A C8P monolayer with cross-sp-hybridized phosphorus atoms and ultrahigh energy density as a K-ion battery anode

Abstract

K-ion batteries (KIBs) are promising alternatives to Li-ion batteries due to the abundant availability of K and the similar chemical attributes of K and Li. However, the development of KIBs is significantly hindered by the lack of viable anode materials. Herein we propose a novel C-rich C₈P monolayer featuring cross-sp-hybridized P atoms, identified by swarm-intelligence structural prediction. Its high stability shows strong synthesis potential and application feasibility.

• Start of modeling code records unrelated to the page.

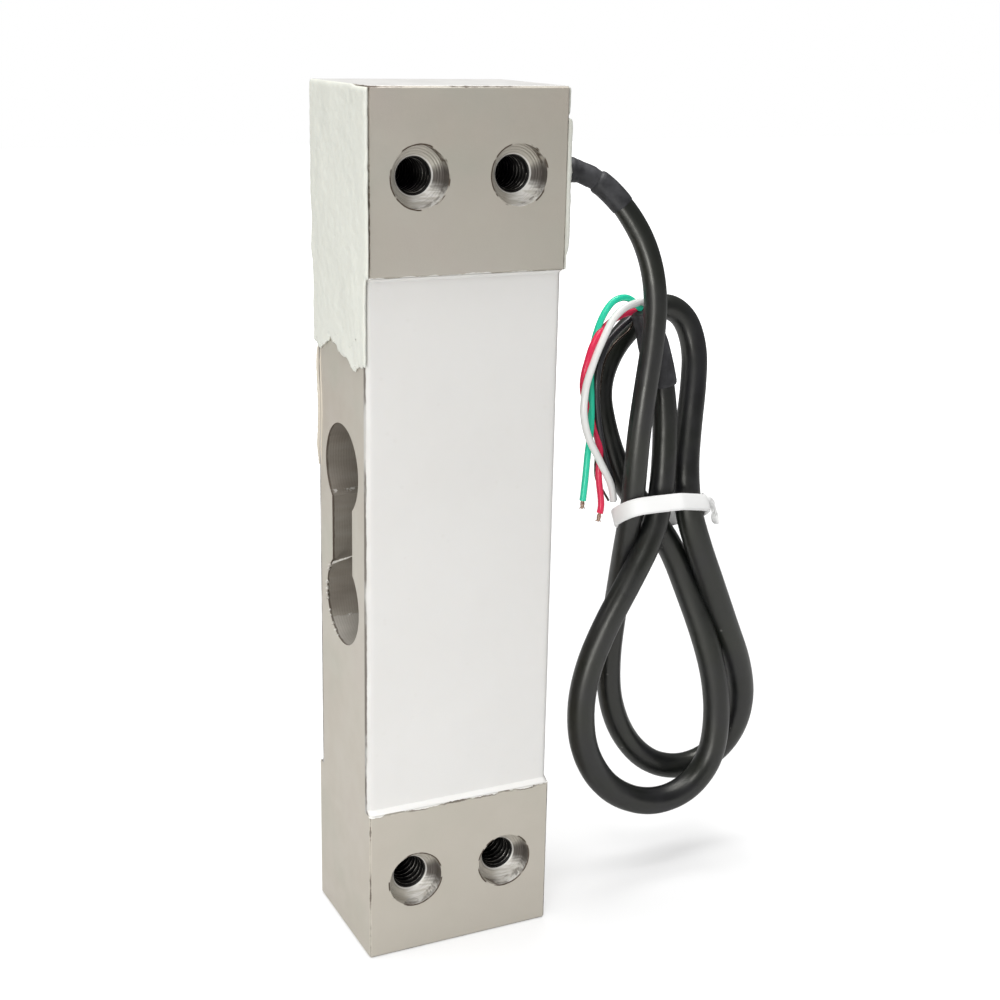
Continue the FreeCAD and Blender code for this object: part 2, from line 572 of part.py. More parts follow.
def make_span_resistor(doc):
    """The round resistor that trims the bridge's span, lying across the board's face."""
    face = "(-Dims.beam_width / 2 + Dims.pocket_depth - Dims.board_thickness)"
    item = doc.addObject("Part::Cylinder", "span_resistor")
    bind(item, Radius="Dims.span_radius", Height="Dims.span_length")
    item.Placement = Placement(Vector(), Rotation(Vector(1, 0, 0), -90))
    item.setExpression(".Placement.Base.x", f"{face} - Dims.span_radius")
    item.setExpression(".Placement.Base.y", "-Dims.span_length / 2")
    item.setExpression(".Placement.Base.z", "Dims.board_bottom + Dims.board_length - Dims.span_inset")
    return item


def make_mound(doc):
    """The cone of sealant drawn up round the cable's sleeve."""
    item = doc.addObject("Part::Cone", "SealantMound")
    bind(item, Radius1="Dims.mound_radius", Radius2="Dims.mound_tip_radius",
         Height="Dims.mound_height + 0.5 * Dims.right_skin")
    item.Placement = Placement(Vector(), Rotation(Vector(0, 1, 0), 90))
    item.setExpression(".Placement.Base.x", "Dims.beam_width / 2 + 0.5 * Dims.right_skin")
    item.setExpression(".Placement.Base.z", "Dims.cable_exit_height")
    return item


def wire_seat(name):
    """Where a wire leaves the end face of the sleeve."""
    before = Vector(*CABLE_ROUTE[-2])
    centre = Vector(*CABLE_ROUTE[-1])
    along = (centre - before).normalize()
    back = Vector(0, 1, 0)
    across = back.cross(along)
    if across.x < 0:
        across = -across
    offset_across, offset_back = WIRE_SEATS[name]
    return centre + across * offset_across + back * offset_back


def make_tie(dims):
    """The flat band round the bundle, raised in front and on the right, with a short twisted-off tail."""
    corners = [Vector(x, y, -dims.tie_height / 2) for x, y in TIE_CORNERS]
    core = Part.makePolygon(corners + corners[:1])
    through = Vector(0, 0, dims.tie_height)
    reach = dims.cable_radius + dims.tie_clearance
    inside = Part.Face(core.makeOffset2D(reach)).extrude(through)
    outside = Part.Face(core.makeOffset2D(reach + dims.tie_thickness)).extrude(through)
    band = outside.cut(inside)
    band.rotate(Vector(), Vector(1, 0, 0), -dims.tie_pitch)
    band.rotate(Vector(), Vector(0, 1, 0), -dims.tie_tilt)
    band.translate(Vector(*TIE_CENTRE, dims.tie_level))
    edges, _radii = route_edges(TIE_TAIL_ROUTE)
    return band.fuse(sweep(edges, dims.tie_tail_radius))


def ragged_left_outline(dims):
    """Outline of the left sealant in Y and Z: straight sides, a step at the pad and a ragged lower edge."""
    margin = dims.skin_margin
    half = dims.beam_thickness / 2
    inner = half - dims.recess_depth
    top = dims.beam_length
    shoulder = dims.upper_pad_start
    half_rule = "(Dims.beam_thickness / 2 - Dims.skin_margin)"
    inner_rule = "(Dims.beam_thickness / 2 - Dims.recess_depth - Dims.skin_margin)"
    top_rule = "Dims.beam_length - Dims.skin_margin"
    shoulder_rule = "Dims.upper_pad_start"
    outline = [
        (half - margin, top - margin, half_rule, top_rule),
        (margin - half, top - margin, f"-{half_rule}", top_rule),
        (margin - half, shoulder, f"-{half_rule}", shoulder_rule),
        (margin - inner, shoulder, f"-{inner_rule}", shoulder_rule),
    ]
    for y, z in RAGGED_EDGE:
        outline.append((y, z, f"{y} mm", f"{z} mm"))
    outline.append((inner - margin, shoulder, inner_rule, shoulder_rule))
    outline.append((half - margin, shoulder, half_rule, shoulder_rule))
    return outline


def right_outline(dims):
    """Outline of the right sealant in Y and Z: a rectangle over the pocket."""
    y = dims.beam_thickness / 2 - dims.skin_margin
    y_rule = "(Dims.beam_thickness / 2 - Dims.skin_margin)"
    low = dims.upper_pad_start
    high = dims.right_skin_top
    corners = ((1, low, "Dims.upper_pad_start"), (1, high, "Dims.right_skin_top"),
               (-1, high, "Dims.right_skin_top"), (-1, low, "Dims.upper_pad_start"))
    return [(sign * y, z, f"{sign} * {y_rule}", z_rule) for sign, z, z_rule in corners]


def mirrored_route(points):
    """The same route on the other side of the beam's middle plane."""
    return [(x, -y, z) for x, y, z in points]


def main():
    doc = FreeCAD.newDocument("LoadCell")
    dims = Sheet(doc)
    doc.recompute()
    nodes = {"beam": make_beam(doc, dims)}

    for place, side in (("front", -1), ("rear", 1)):
        for level_name, level in (("upper", 1), ("lower", -1)):
            name = f"gauge_{place}_{level_name}"
            nodes[name] = make_gauge(doc, name, side, level)
        nodes[f"{place}_terminals"] = make_terminals(doc, f"{place}_terminals", side)
        route = GAUGE_LEAD_ROUTE if side < 0 else mirrored_route(GAUGE_LEAD_ROUTE)
        edges, _radii = route_edges(route)
        nodes[f"{place}_leads"] = feature(doc, f"{place}_leads", sweep(edges, dims.lead_radius))
        blank = make_coat_blank(doc, dims, f"{place.capitalize()}Coat", side)
        inner = [f"gauge_{place}_upper", f"gauge_{place}_lower", f"{place}_terminals", f"{place}_leads"]
        nodes[f"{place}_coat"] = minus(doc, f"{place}_coat", blank, [nodes[name] for name in inner])

    nodes["junction_board"] = make_board(doc)
    nodes["zero_resistor"] = make_zero_resistor(doc)
    nodes["span_resistor"] = make_span_resistor(doc)
    edges, _radii = route_edges(CROSS_LEAD_ROUTE)
    nodes["cross_leads"] = feature(doc, "cross_leads", sweep(edges, dims.cross_lead_radius))

    cable_edges, radii = route_edges(CABLE_ROUTE)
    sleeve_end = sum(edge.Length for edge in cable_edges)
    cable_end = sleeve_end - dims.end_sleeve_overhang
    print(f"cable length {cable_end:.1f}, radii", " ".join(f"{radius:.1f}" for radius in radii))
    jacket = sweep(stretch(cable_edges, 0.0, cable_end), dims.cable_radius)
    nodes["cable_jacket"] = feature(doc, "cable_jacket", jacket)

    sleeve_edges = stretch(cable_edges, dims.entry_sleeve_start, dims.entry_sleeve_end)
    sleeve = sweep(sleeve_edges, dims.entry_sleeve_radius).cut(sweep(sleeve_edges, dims.cable_radius))
    nodes["entry_sleeve"] = feature(doc, "entry_sleeve", sleeve)

    end_edges = stretch(cable_edges, sleeve_end - dims.end_sleeve_length, sleeve_end)
    outer = feature(doc, "EndSleeveOuter", sweep(end_edges, dims.end_sleeve_radius))
    nodes["end_sleeve"] = minus(doc, "end_sleeve", outer, [nodes["cable_jacket"]])

    for name, route in WIRE_ROUTES.items():
        seat = wire_seat(name)
        edges, radii = route_edges([tuple(seat)] + route)
        length = sum(edge.Length for edge in edges)
        print(f"{name} length {length:.1f}, radii", " ".join(f"{radius:.1f}" for radius in radii))
        radius = dims.shield_radius if name == "shield_wire" else dims.wire_radius
        covered = length
        for tip, (owner, bare) in BARE_TIPS.items():
            if owner == name:
                covered = length - bare
                nodes[tip] = feature(doc, tip, sweep(stretch(edges, covered, length), dims.tip_radius))
        nodes[name] = feature(doc, name, sweep(stretch(edges, 0.0, covered), radius))

    nodes["bundle_tie"] = feature(doc, "bundle_tie", make_tie(dims))

    left = make_skin(doc, dims, "LeftSealantBlank", -1, ragged_left_outline(dims), "Dims.left_skin",
                     "left_pocket_bottom")
    sealed = ["junction_board", "zero_resistor", "span_resistor", "front_leads", "rear_leads", "cross_leads"]
    nodes["left_sealant"] = minus(doc, "left_sealant", left, [nodes[name] for name in sealed])

    right = make_skin(doc, dims, "RightSealantBlank", 1, right_outline(dims), "Dims.right_skin",
                      "right_pocket_bottom")
    drawn_up = doc.addObject("Part::Fuse", "RightSealantWithMound")
    drawn_up.Base = right
    drawn_up.Tool = make_mound(doc)
    sealed = ["cable_jacket", "entry_sleeve", "cross_leads"]
    nodes["right_sealant"] = minus(doc, "right_sealant", drawn_up, [nodes[name] for name in sealed])

    doc.recompute()
    export(doc, nodes)


def export(doc, nodes):
    """Check every object of the document, then write each sub-part to its own STEP file."""
    for item in doc.Objects:
        if "Invalid" in item.State or "Error" in item.State:
            raise RuntimeError(f"{item.Name} failed: {item.State}")
    os.makedirs("parts", exist_ok=True)
    for name, item in nodes.items():
        item.Label = name
        shape = item.Shape
        if shape.isNull() or not shape.isValid() or len(shape.Solids) != 1:
            raise RuntimeError(f"{name} is not one valid solid ({len(shape.Solids)} solids)")
        shape.Solids[0].exportStep(f"parts/{name}.step")
        print(f"{name} {shape.Volume:.2f}")


main()
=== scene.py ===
"""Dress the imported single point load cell: silicone, sealant, cable, wires, tie, finishes and studio."""

import json
import logging
import math
from collections.abc import Callable, Iterator, Sequence
from contextlib import contextmanager
from dataclasses import dataclass, field
from enum import Enum

import bpy
from mathutils import Matrix, Vector

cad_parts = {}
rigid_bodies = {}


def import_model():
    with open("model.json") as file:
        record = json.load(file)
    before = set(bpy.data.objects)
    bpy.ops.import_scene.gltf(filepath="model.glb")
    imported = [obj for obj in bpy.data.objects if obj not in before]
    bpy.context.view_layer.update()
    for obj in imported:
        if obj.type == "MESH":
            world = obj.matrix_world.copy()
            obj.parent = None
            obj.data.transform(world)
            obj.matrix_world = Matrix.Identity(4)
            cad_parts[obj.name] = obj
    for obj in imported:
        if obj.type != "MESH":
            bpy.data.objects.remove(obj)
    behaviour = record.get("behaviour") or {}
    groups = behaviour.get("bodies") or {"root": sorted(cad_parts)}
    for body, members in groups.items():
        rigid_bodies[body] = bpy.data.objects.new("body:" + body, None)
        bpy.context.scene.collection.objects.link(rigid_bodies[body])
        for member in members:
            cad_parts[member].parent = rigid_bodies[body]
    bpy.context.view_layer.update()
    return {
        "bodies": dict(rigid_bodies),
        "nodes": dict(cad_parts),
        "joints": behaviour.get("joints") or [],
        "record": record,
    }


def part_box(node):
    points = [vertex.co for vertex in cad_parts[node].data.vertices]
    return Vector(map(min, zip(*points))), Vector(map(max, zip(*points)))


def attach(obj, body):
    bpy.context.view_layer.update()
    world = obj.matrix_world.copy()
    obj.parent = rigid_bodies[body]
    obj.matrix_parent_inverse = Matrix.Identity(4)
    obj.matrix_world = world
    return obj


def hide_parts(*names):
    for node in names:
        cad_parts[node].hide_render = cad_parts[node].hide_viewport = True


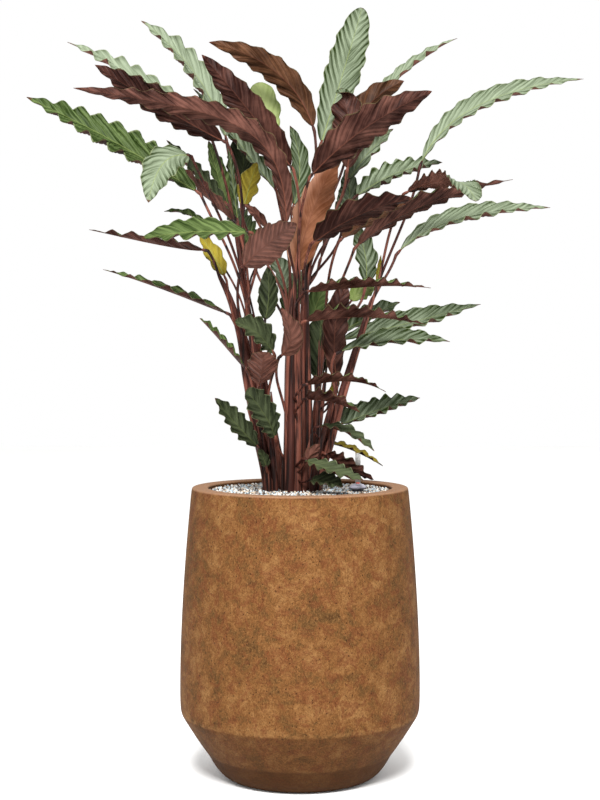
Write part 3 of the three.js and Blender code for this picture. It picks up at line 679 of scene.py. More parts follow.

As an anode material for K-ion batteries (KIBs), C₈P offers a K storage capacity of up to 1662 mA h g⁻¹, about eight times larger than that of commercial graphite. Additionally, it exhibits a low diffusion barrier of 0.24 eV and a low average open-circuit voltage of 0.34 V, ensuring high-rate performance and safety. The α-C₇PN and β-C₇PN monolayers, isostructural to C₈P, also show desirable properties for KIBs. Comprehensive analysis indicates that their attractive properties can be attributed to their unique bonding pattern, planar configuration, and inherent metallicity. Our work presents a feasible strategy for the design of 2D carbon-anode materials for KIBs.